Is it a Moment or a Movement?

Written by Pastor Dallas Banks

There are 86,400 seconds that make up a day; 1,440 minutes or 24 hours. It’s all the same amount of time, but have you ever thought about how many moments you have in a day? Whether it’s observing a funny meme, having lunch with a loved one, getting unsettling news, or worshipping along with Dante Bowe in our car, our day is full of them. Nobel Prize-winning scientist Daniel Kahneman suggests that each day we experience approximately 20,000 moments. He describes that every few seconds our brain records a moment, some positive, some negative, and some neutral.

My question is where does my brain record all 20,000 of those moments? While there are moments in my life that help mold me into the person I am today, there are others that happened “one-time back-when.”
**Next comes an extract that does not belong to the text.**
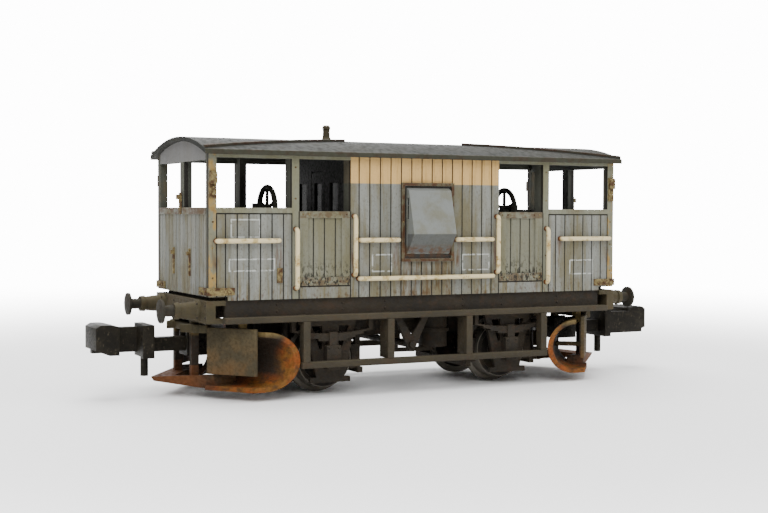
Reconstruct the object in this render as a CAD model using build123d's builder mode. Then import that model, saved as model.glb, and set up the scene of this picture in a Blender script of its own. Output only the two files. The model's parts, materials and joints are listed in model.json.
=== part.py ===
from build123d import *
import os
from math import cos, radians, sin, tan

# N gauge (1:148) ballast-plough brake van: a planked body with an open veranda at each end,
# a cabin with lookouts, a four-wheeled underframe, a steel plough and a hook coupler at each end.
# +X is the rear, -X the front, -Y the left side, +Y the right side. Z = 0 is the level of the
# wheel flanges' lowest point. Every size is in millimetres.

os.makedirs("parts", exist_ok=True)

ENDS = (("front", -1), ("rear", 1))
SIDES = (("left", -1), ("right", 1))

# ---------------------------------------------------------------- driving sizes
BODY_LENGTH = 49.4      # over the end boards
BODY_WIDTH = 16.94      # over the side boards
CABIN_LENGTH = 18.2     # over the two cabin bulkheads
DOOR_WIDTH = 5.85       # clear doorway between the cabin and the door post
WHEELBASE = 21.9

# heights
SOLEBAR_BOTTOM = 8.0
SILL_Z = 10.3           # underside of the side boards, top of the underframe
END_SILL_Z = 10.7       # the boards stop a little higher at the body ends
WAIST_Z = 19.1          # top of the veranda boards
WAIST_TOP_Z = 19.65     # top of the waist rail
DOOR_TOP_Z = 19.3
CANTRAIL_Z = 24.65      # underside of the rail that carries the roof
ROOF_TOP_Z = 27.05

# thicknesses and small widths
SIDE_T = 0.9
END_T = 0.9
FLOOR_T = 0.8
BULKHEAD_T = 0.7
JAMB_WIDTH = 0.8
JAMB_DEPTH = 1.8        # the door posts run in from the outer face
CORNER_POST = 0.83
CENTRE_POST = 1.2
GLUE_GAP = 0.02         # between pieces that are glued face to face

# boards
BOARD_PITCH = 1.25
GROOVE_W = 0.14
GROOVE_D = 0.12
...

Every moment in life becomes one of two things: It either becomes a Memory or a Movement.

Memories serve a purpose. We learn from memories, we preserve memories, and we recover memories. This is great for gaining knowledge and information. Though something I see much too often are people that live in their memories. They hold on to something good that happened to them one time, or a moment they shared in the presence of God that we like to hold onto. The difference between a memory and a movement is that a memory is a moment that keeps us in the past, but a movement changes us and pushes us forward.

2 Corinthians 3:18 NKJV
“But we all, with unveiled face, beholding as in a mirror the glory of the Lord, are being transformed into the same image from glory to glory, just as by the Spirit of the Lord.”

Some translations say, “being transformed from glory to glory.” That means we don’t have to hold on to memories of His goodness, but instead hold on to the promise that we go from Glory-to-Glory. If it was good in the past it’s only getting better. I love having moments with God, but I never want it to just be a moment. I want it to encourage me to be better and to stir up a hunger for more.

 If you’ve made it this far in the blog, then you have officially recorded this as one of your 20,000 moments for the day. Now it is up to you. Will you let this just be something read from an Impact University alumni, or will you take this moment and allow it to encourage you to look for the moments that can become movements?

Life gets so busy. Don’t be afraid to live in every moment and let the right moments become movements.